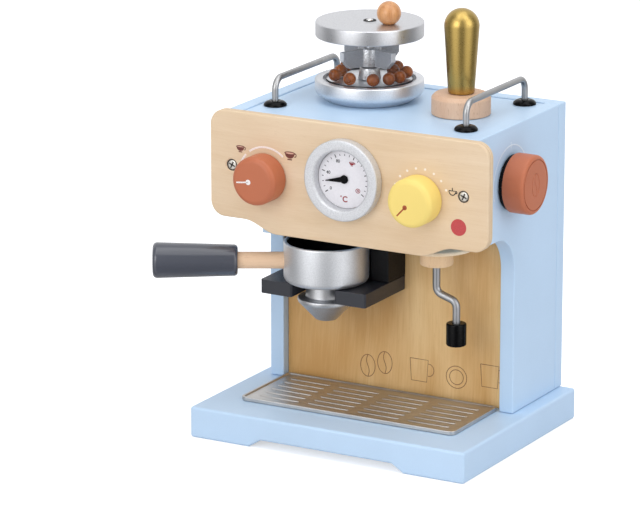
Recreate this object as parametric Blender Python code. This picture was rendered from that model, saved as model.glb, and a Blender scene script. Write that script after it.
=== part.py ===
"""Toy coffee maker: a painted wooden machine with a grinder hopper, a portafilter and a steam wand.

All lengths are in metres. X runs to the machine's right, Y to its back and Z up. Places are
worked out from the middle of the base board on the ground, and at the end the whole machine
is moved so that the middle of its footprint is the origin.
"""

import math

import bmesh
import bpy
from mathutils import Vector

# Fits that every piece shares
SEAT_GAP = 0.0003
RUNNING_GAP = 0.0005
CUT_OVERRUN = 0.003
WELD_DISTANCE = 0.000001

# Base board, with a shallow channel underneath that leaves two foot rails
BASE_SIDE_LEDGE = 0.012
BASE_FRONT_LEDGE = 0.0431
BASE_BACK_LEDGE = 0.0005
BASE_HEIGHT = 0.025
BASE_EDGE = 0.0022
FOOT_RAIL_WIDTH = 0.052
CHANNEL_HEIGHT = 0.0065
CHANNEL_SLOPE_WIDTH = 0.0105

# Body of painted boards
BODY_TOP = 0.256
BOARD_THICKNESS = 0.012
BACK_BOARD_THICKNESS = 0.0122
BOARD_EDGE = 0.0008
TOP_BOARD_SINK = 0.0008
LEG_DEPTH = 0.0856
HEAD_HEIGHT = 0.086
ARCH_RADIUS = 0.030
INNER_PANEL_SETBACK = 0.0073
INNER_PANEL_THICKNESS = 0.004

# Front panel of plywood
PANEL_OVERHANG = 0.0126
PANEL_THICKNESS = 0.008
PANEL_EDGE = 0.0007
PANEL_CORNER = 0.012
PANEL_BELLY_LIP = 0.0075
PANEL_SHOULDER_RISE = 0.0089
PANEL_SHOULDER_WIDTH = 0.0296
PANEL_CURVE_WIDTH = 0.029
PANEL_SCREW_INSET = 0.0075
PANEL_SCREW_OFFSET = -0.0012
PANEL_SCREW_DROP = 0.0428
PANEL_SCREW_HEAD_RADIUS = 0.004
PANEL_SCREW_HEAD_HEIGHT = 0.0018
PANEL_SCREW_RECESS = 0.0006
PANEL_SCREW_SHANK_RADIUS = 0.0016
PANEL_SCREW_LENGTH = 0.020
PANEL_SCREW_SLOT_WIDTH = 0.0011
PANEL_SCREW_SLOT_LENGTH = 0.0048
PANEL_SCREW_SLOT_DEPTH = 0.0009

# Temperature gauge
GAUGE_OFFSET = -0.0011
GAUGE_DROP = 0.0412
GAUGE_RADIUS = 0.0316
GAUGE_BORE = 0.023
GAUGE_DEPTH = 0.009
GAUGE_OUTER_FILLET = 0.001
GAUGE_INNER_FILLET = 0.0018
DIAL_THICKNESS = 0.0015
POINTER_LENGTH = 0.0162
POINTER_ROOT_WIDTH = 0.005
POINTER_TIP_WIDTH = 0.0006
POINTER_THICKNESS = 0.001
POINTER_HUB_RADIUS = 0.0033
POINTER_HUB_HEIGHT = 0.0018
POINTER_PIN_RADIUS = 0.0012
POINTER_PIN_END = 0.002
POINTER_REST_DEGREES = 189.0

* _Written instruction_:
Every line of the data above should be reproduced word for word.

* _Reply to the task_:
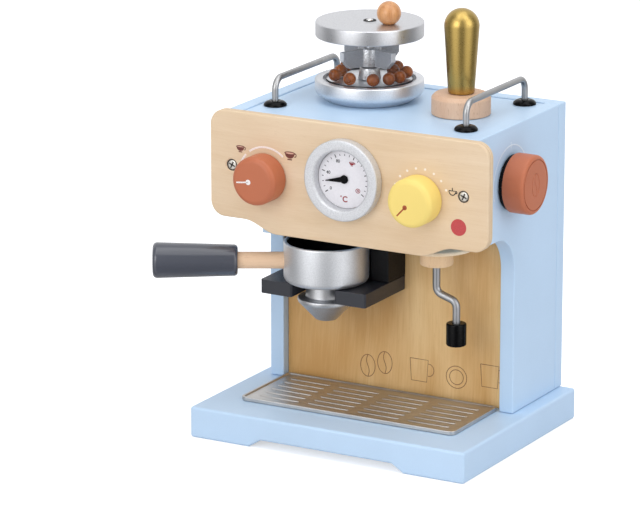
Recreate this object as parametric Blender Python code. This picture was rendered from that model, saved as model.glb, and a Blender scene script. Write that script after it.
=== part.py ===
"""Toy coffee maker: a painted wooden machine with a grinder hopper, a portafilter and a steam wand.

All lengths are in metres. X runs to the machine's right, Y to its back and Z up. Places are
worked out from the middle of the base board on the ground, and at the end the whole machine
is moved so that the middle of its footprint is the origin.
"""

import math

import bmesh
import bpy
from mathutils import Vector

# Fits that every piece shares
SEAT_GAP = 0.0003
RUNNING_GAP = 0.0005
CUT_OVERRUN = 0.003
WELD_DISTANCE = 0.000001

# Base board, with a shallow channel underneath that leaves two foot rails
BASE_SIDE_LEDGE = 0.012
BASE_FRONT_LEDGE = 0.0431
BASE_BACK_LEDGE = 0.0005
BASE_HEIGHT = 0.025
BASE_EDGE = 0.0022
FOOT_RAIL_WIDTH = 0.052
CHANNEL_HEIGHT = 0.0065
CHANNEL_SLOPE_WIDTH = 0.0105

# Body of painted boards
BODY_TOP = 0.256
BOARD_THICKNESS = 0.012
BACK_BOARD_THICKNESS = 0.0122
BOARD_EDGE = 0.0008
TOP_BOARD_SINK = 0.0008
LEG_DEPTH = 0.0856
HEAD_HEIGHT = 0.086
ARCH_RADIUS = 0.030
INNER_PANEL_SETBACK = 0.0073
INNER_PANEL_THICKNESS = 0.004

# Front panel of plywood
PANEL_OVERHANG = 0.0126
PANEL_THICKNESS = 0.008
PANEL_EDGE = 0.0007
PANEL_CORNER = 0.012
PANEL_BELLY_LIP = 0.0075
PANEL_SHOULDER_RISE = 0.0089
PANEL_SHOULDER_WIDTH = 0.0296
PANEL_CURVE_WIDTH = 0.029
PANEL_SCREW_INSET = 0.0075
PANEL_SCREW_OFFSET = -0.0012
PANEL_SCREW_DROP = 0.0428
PANEL_SCREW_HEAD_RADIUS = 0.004
PANEL_SCREW_HEAD_HEIGHT = 0.0018
PANEL_SCREW_RECESS = 0.0006
PANEL_SCREW_SHANK_RADIUS = 0.0016
PANEL_SCREW_LENGTH = 0.020
PANEL_SCREW_SLOT_WIDTH = 0.0011
PANEL_SCREW_SLOT_LENGTH = 0.0048
PANEL_SCREW_SLOT_DEPTH = 0.0009

# Temperature gauge
GAUGE_OFFSET = -0.0011
GAUGE_DROP = 0.0412
GAUGE_RADIUS = 0.0316
GAUGE_BORE = 0.023
GAUGE_DEPTH = 0.009
GAUGE_OUTER_FILLET = 0.001
GAUGE_INNER_FILLET = 0.0018
DIAL_THICKNESS = 0.0015
POINTER_LENGTH = 0.0162
POINTER_ROOT_WIDTH = 0.005
POINTER_TIP_WIDTH = 0.0006
POINTER_THICKNESS = 0.001
POINTER_HUB_RADIUS = 0.0033
POINTER_HUB_HEIGHT = 0.0018
POINTER_PIN_RADIUS = 0.0012
POINTER_PIN_END = 0.002
POINTER_REST_DEGREES = 189.0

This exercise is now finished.